Significant cracks have begun to emerge between the junta and what is perhaps its biggest international backer. While China has balanced its relations between both the junta and its domestic opponents, it appears that it is beginning to shy away from support for the military, which has proven unable to stabilize the country and which China’s ASEAN partners have increasingly expressed disapproval towards. The junta is now being castigated within its own region, with representatives barred from future ASEAN meetings, while the junta’s head has been snubbed by senior Chinese officials. While China has, in tandem with Russia, previously guarded the junta at the UN Security Council by vetoing all resolutions targeting the military government, including proposals to intervene under the guise of the so-called “Responsibility to Protect” or “R2P” doctrine, China allowed the passage of the milestone resolution 2669 last December calling for an end to the violence and demanding the “military immediately release all arbitrarily detained prisoners.” Although substantially watered down in order to secure adoption, the passage of this first resolution on Myanmar in the Council offered an important indication that Chinese and Russian support for the junta may not be immovable.

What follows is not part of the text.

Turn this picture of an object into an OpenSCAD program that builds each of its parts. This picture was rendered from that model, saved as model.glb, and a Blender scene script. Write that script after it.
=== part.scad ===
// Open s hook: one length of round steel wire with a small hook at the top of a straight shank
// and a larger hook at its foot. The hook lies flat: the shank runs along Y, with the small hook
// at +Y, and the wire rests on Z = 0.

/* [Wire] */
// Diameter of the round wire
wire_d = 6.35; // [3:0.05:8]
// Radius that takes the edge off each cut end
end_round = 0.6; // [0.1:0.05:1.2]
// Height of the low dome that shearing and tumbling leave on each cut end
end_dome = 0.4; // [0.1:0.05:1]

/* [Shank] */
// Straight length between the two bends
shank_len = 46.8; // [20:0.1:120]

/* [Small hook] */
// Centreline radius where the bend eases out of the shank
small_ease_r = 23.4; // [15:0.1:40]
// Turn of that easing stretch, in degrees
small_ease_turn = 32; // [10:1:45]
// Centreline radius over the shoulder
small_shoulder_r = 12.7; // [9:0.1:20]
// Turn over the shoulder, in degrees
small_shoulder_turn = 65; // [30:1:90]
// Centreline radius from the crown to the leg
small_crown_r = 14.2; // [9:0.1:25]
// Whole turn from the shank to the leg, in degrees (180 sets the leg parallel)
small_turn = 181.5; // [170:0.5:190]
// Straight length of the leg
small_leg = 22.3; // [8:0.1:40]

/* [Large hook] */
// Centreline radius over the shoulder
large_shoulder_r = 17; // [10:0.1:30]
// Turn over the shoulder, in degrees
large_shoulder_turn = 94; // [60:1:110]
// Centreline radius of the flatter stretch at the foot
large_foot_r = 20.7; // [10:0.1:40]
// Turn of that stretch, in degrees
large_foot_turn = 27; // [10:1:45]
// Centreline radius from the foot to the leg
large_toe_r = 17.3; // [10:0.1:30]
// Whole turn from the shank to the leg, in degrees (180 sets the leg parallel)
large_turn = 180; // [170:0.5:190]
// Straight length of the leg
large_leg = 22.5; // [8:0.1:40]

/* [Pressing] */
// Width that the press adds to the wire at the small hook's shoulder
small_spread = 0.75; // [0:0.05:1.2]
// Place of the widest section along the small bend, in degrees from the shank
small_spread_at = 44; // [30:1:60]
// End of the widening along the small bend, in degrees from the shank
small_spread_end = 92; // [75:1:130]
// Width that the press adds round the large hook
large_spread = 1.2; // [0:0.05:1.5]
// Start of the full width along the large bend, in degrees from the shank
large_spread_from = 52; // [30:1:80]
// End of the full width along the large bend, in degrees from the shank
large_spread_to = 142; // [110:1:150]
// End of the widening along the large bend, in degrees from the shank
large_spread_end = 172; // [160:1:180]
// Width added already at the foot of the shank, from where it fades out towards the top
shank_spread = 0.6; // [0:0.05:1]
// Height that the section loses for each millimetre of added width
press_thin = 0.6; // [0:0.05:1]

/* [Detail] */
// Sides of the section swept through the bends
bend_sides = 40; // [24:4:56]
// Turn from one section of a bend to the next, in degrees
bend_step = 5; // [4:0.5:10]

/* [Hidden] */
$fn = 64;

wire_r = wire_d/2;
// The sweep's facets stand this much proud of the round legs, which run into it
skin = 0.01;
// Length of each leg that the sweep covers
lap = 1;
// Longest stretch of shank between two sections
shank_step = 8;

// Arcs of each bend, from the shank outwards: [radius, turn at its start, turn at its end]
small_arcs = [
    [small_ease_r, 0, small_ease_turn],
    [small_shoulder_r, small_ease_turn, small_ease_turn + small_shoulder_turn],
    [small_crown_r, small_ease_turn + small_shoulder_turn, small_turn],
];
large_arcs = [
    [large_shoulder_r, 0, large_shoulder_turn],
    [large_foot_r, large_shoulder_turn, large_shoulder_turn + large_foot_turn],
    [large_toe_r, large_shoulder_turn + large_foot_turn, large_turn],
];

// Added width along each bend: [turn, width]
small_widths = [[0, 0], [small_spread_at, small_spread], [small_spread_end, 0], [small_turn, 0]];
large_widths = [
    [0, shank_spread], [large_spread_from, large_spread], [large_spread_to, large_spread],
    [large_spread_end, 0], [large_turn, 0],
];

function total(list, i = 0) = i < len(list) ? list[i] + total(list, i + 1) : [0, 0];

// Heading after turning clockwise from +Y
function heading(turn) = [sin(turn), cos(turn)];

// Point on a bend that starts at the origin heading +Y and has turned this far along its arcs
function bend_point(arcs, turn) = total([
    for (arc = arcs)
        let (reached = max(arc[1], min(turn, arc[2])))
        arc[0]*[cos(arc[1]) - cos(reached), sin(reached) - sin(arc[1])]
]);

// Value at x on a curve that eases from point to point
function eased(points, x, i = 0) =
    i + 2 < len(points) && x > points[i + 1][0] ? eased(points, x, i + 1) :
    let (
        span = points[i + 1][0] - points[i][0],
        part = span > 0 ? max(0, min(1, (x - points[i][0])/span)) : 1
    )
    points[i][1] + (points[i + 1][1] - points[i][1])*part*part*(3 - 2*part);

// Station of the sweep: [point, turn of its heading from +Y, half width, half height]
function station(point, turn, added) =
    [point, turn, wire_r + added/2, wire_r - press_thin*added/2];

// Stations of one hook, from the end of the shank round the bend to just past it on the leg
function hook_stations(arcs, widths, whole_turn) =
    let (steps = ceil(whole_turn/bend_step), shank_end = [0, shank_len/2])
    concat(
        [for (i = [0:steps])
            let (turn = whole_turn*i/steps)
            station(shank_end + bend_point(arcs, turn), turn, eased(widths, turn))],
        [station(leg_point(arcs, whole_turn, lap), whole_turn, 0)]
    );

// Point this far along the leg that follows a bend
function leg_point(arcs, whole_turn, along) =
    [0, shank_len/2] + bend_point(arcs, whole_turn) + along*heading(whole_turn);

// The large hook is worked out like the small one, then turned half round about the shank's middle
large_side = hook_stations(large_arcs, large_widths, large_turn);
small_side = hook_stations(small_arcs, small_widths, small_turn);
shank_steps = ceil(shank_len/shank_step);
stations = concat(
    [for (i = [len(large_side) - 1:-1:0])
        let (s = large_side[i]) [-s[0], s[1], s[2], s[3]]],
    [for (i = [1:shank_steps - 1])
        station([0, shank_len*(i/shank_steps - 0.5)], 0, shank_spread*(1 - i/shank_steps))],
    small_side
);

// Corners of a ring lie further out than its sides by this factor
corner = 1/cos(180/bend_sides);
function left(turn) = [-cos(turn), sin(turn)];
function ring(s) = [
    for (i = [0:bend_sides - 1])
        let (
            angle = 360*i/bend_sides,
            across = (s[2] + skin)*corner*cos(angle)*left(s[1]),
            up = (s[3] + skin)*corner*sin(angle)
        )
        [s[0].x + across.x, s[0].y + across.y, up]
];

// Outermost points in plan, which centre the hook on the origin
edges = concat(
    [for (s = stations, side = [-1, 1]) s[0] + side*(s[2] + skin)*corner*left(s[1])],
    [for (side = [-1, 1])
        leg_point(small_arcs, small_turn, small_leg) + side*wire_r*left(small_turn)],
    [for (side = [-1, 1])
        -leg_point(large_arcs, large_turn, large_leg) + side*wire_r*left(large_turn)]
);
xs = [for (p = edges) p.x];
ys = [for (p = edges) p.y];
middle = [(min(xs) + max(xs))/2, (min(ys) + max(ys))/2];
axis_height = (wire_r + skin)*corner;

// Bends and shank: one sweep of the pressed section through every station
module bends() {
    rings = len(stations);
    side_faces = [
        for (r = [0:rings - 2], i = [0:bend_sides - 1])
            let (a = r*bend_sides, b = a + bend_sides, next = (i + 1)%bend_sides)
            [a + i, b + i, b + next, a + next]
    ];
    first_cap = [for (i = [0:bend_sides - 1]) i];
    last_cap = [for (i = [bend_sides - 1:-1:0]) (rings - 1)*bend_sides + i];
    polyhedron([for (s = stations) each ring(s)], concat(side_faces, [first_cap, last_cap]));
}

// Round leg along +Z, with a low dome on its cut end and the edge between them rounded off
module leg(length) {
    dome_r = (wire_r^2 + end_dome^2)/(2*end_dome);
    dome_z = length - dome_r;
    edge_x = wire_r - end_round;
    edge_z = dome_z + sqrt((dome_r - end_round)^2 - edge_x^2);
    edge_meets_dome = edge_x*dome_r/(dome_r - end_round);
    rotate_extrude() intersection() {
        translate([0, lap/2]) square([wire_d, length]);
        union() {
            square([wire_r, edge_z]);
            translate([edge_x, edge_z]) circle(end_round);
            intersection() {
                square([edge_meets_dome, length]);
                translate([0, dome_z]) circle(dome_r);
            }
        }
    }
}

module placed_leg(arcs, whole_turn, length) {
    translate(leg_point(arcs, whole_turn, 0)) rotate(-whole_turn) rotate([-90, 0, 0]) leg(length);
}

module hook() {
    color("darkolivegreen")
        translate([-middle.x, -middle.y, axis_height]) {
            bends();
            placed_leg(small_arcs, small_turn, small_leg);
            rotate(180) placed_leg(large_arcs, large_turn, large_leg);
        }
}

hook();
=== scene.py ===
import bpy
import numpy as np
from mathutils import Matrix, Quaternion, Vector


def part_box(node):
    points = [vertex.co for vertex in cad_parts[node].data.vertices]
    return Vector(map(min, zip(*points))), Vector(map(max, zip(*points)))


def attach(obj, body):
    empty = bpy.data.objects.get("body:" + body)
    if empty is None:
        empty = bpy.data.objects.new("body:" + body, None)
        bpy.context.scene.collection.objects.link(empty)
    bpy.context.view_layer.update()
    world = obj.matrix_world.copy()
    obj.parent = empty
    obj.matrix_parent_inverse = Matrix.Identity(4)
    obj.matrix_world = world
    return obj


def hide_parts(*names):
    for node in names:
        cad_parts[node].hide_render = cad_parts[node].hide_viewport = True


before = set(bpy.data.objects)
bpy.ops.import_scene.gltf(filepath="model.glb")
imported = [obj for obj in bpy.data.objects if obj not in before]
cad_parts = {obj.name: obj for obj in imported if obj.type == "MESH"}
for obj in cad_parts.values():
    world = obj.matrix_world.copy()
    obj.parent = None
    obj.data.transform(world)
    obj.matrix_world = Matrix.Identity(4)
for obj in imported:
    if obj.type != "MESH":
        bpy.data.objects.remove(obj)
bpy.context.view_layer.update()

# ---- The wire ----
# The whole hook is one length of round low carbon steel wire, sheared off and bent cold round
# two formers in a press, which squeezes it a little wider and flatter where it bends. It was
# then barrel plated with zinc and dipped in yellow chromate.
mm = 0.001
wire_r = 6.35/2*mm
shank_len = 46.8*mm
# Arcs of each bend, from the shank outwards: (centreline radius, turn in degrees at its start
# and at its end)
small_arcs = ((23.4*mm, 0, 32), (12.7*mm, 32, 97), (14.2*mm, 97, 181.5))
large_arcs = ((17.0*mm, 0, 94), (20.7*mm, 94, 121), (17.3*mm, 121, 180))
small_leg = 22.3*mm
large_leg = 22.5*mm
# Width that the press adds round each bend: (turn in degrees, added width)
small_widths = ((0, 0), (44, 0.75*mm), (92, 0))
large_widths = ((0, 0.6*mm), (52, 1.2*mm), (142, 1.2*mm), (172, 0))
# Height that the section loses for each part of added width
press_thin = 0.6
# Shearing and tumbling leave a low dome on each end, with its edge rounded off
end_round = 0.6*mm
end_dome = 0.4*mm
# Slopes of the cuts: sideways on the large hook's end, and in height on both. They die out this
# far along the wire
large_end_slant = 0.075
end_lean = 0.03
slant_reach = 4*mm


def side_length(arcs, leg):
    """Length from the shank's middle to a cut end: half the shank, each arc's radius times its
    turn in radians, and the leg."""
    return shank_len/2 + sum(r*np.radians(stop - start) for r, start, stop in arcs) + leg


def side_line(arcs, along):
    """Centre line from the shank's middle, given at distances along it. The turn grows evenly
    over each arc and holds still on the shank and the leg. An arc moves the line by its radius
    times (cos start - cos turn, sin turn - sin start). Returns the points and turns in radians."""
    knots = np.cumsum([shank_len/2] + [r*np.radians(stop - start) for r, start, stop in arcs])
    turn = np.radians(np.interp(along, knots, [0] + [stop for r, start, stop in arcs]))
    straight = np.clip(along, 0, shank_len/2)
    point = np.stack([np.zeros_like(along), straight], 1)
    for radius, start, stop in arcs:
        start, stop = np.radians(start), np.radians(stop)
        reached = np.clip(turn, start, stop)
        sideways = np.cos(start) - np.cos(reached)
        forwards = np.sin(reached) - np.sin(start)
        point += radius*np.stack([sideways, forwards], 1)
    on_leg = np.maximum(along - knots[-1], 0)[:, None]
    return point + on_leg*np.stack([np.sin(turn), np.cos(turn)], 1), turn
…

Castigated and sanctioned on the international stage, Myanmar has turned to Russia to supply it with arms, ammunition, and oil at a time when the underwhelming performance of the Russian military in Ukraine has hurt the reputation of its arms industry. Last year, the Tatmadaw, as the military is called, joined over a dozen countries to participate in a 2022 Russian military exercise, while Hlaing has travelled to Russia more than any other state during his time in power, even meeting with Russian President Vladmir Putin himself. “The same types of weapons that are killing Ukrainians are killing people in Myanmar,” said the UN’s special rapporteur on human rights in Myanmar, Tom Andrews.